Friday 8 June 2012

Sprucing up the TikaFileIdentifier

As it's International Archives Day tomorrow, I thought it would be nice to quickly share some news of a project we are working on, which should help us (and others!) to carry out digital preservation work a little bit more efficiently.

Following the SPRUCE mashup I attended in April, we are very pleased to be one of the organizations granted a SPRUCE Project funding award, which will allow us to 'spruce' up the TikaFileIdentifier tool. (Paul has written more about these funding awards on the OPF site.)

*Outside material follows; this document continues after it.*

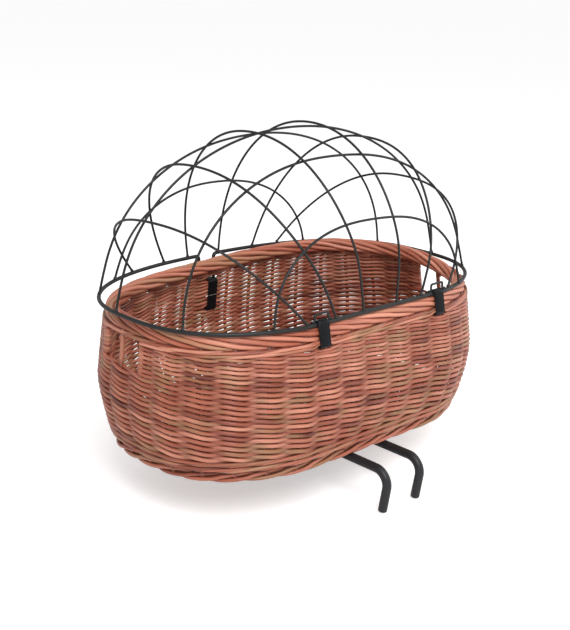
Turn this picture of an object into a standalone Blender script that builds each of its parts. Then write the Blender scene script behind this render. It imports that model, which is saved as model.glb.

TikaFileIdentifier is the tool which was developed at the mashup to address a problem several of us were having extracting metadata from batches of files, in our case within ISO images. Due to the nature of the mashup event the tool is still a bit rough around the edges, and this funding will allow us to improve on it. We aim to create a user interface and a simpler install process, and carry out performance improvements. Plus, if resources allow, we hope to scope some further functionality improvements.

This is really great news, as with the improvements that this funding allows us to make, the TikaFileIdentifier will provide us with better metadata
for our digital files more efficiently than our current system of manually checking each file in a disk image. Hopefully the simpler user interface and other improvements means that other repositories will want to make use of it as well; I certainly think it will be very useful!